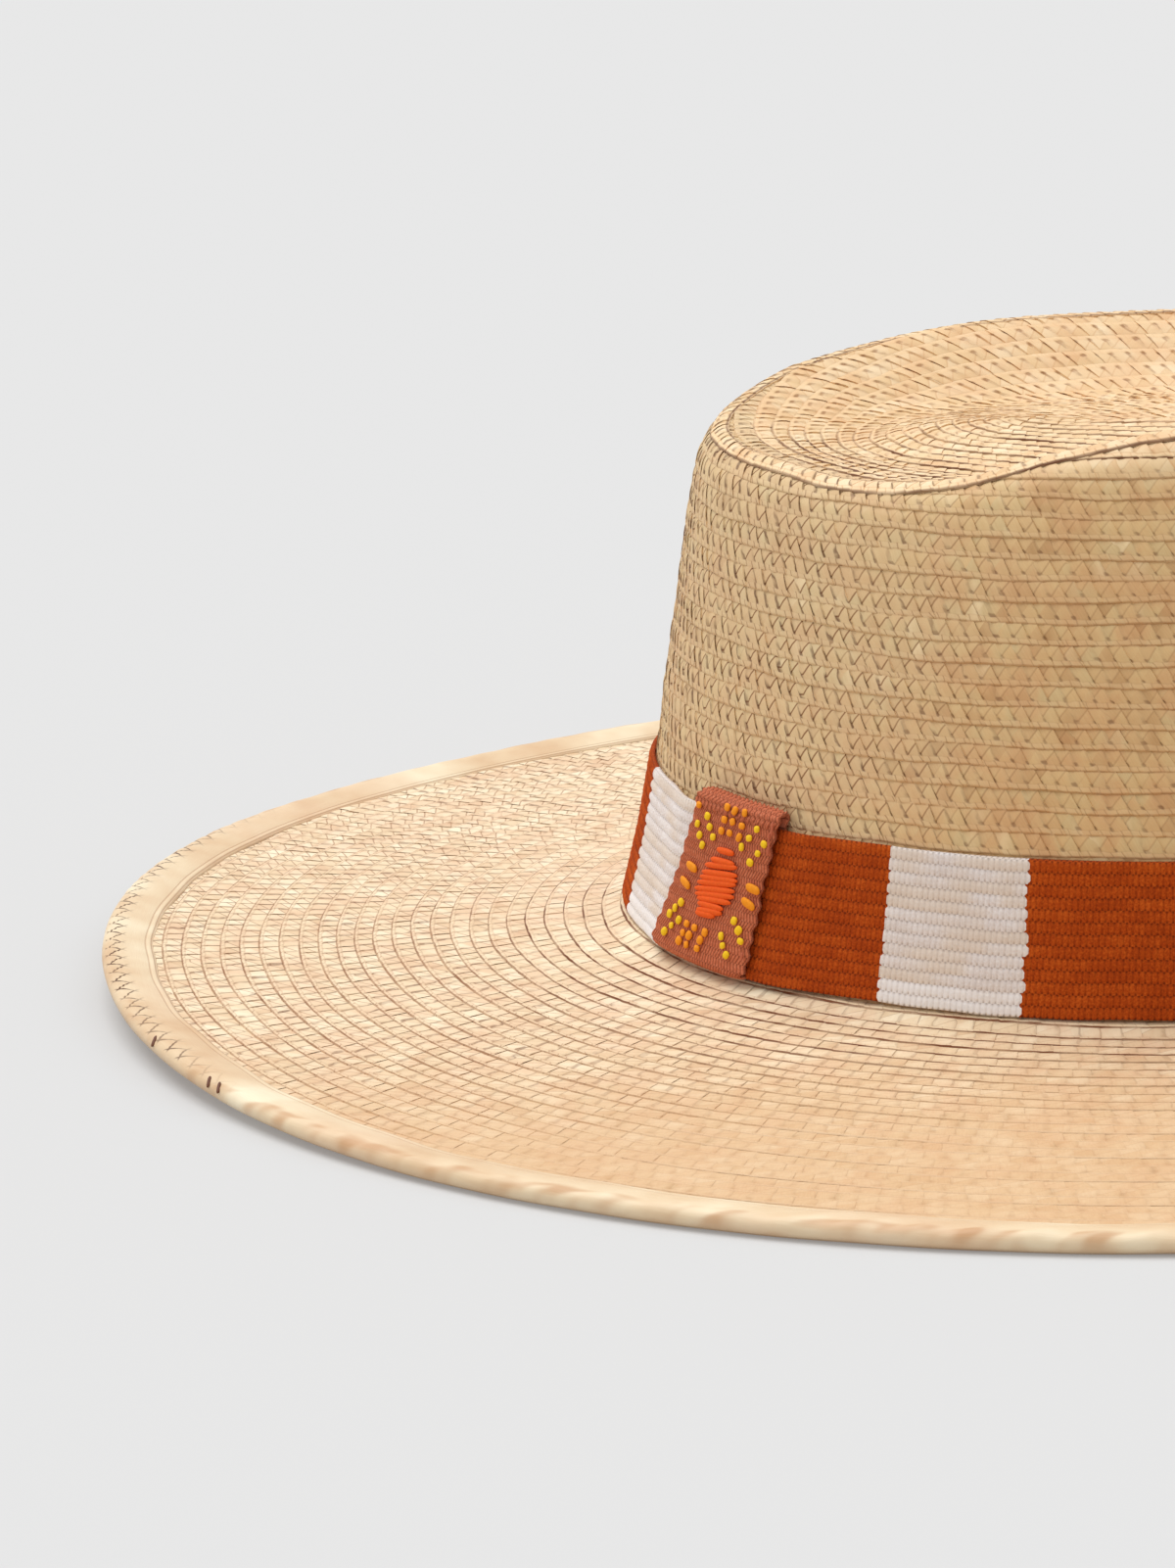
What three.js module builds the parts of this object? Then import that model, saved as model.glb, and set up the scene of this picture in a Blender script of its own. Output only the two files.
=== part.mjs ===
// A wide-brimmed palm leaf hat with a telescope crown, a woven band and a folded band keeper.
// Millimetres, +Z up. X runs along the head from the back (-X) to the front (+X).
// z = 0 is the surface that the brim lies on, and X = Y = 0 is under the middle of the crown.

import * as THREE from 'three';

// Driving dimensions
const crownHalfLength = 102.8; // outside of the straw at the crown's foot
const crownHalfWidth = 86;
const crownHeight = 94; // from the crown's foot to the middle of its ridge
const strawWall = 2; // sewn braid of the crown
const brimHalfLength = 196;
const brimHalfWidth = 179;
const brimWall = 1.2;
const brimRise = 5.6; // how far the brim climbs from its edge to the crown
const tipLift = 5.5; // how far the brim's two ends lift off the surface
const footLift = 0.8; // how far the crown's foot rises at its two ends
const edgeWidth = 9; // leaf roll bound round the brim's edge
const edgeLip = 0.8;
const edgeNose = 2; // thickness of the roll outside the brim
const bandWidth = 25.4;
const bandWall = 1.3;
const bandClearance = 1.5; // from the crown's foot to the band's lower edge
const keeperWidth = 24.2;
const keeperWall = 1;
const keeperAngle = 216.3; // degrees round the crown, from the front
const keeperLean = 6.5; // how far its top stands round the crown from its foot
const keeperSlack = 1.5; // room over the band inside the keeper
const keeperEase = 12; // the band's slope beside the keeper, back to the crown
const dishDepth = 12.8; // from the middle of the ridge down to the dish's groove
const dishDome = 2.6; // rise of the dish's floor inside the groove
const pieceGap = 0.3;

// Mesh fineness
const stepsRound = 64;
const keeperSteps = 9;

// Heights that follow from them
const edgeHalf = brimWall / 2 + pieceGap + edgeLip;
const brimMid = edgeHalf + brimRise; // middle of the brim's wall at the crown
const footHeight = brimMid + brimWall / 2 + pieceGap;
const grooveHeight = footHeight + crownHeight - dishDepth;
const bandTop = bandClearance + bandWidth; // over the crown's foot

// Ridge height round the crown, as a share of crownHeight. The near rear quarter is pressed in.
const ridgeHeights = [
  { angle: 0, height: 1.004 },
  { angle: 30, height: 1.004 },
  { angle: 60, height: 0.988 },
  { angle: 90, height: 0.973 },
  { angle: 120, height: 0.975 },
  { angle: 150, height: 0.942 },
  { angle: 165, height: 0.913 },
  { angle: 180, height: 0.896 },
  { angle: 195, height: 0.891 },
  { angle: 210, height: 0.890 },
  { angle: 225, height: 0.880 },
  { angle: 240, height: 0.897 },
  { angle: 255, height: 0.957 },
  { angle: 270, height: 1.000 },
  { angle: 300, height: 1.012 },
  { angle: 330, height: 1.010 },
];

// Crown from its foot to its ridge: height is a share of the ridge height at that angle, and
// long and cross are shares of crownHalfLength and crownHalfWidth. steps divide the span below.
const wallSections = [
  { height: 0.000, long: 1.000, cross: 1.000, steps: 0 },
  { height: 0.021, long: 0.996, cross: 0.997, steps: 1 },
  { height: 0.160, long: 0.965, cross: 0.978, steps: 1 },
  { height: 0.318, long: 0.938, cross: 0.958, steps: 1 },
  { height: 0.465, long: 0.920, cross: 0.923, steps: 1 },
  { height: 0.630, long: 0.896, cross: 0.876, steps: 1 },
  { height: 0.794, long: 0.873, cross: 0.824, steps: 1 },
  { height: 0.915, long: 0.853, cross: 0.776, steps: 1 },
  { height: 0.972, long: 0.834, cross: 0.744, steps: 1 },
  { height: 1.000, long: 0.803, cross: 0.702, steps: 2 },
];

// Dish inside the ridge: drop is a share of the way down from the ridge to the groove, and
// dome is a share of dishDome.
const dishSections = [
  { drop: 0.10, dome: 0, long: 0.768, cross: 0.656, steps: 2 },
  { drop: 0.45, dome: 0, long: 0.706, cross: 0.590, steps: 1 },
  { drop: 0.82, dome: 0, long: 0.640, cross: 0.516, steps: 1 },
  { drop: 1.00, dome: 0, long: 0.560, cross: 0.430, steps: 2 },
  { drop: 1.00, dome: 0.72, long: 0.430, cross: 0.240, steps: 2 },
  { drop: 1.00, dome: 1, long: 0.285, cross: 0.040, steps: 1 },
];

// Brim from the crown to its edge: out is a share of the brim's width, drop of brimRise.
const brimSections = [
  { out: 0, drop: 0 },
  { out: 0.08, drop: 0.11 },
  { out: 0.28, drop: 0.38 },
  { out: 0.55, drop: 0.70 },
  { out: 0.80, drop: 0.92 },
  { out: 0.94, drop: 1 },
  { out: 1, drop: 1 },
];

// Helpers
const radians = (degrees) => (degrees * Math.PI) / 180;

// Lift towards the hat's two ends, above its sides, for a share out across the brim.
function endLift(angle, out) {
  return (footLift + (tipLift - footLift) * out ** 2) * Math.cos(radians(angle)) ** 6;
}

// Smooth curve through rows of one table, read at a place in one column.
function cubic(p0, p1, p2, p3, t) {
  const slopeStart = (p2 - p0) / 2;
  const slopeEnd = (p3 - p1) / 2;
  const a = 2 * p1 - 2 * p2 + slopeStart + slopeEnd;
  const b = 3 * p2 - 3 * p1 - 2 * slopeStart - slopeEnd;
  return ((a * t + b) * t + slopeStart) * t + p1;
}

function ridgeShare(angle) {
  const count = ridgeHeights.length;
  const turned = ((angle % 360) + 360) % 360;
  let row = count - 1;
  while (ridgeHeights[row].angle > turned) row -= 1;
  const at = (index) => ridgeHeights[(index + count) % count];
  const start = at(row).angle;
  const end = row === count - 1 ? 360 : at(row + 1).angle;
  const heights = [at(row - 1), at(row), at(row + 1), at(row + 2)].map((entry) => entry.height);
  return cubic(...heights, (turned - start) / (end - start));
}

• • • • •

What you should do:
Give the lines again, exactly as they stand, from the beginning of the data through the line with "import * as THREE from 'three';".

Final result:
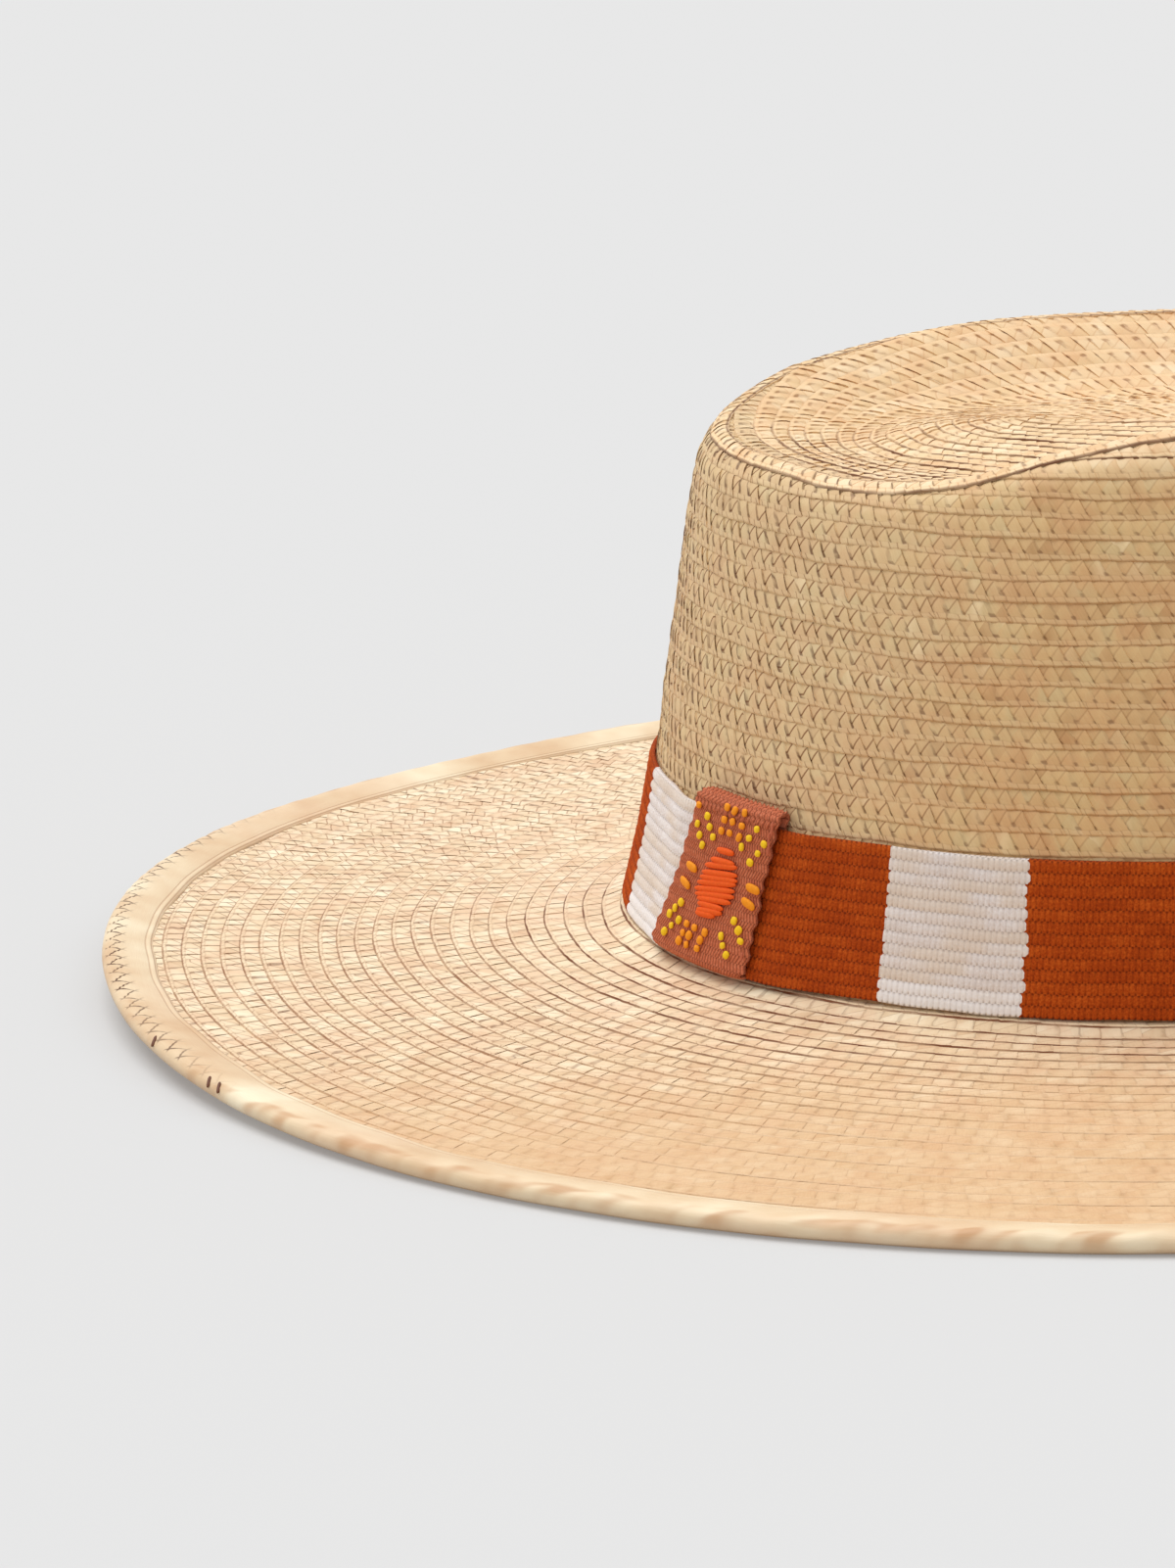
What three.js module builds the parts of this object? Then import that model, saved as model.glb, and set up the scene of this picture in a Blender script of its own. Output only the two files.
=== part.mjs ===
// A wide-brimmed palm leaf hat with a telescope crown, a woven band and a folded band keeper.
// Millimetres, +Z up. X runs along the head from the back (-X) to the front (+X).
// z = 0 is the surface that the brim lies on, and X = Y = 0 is under the middle of the crown.

import * as THREE from 'three';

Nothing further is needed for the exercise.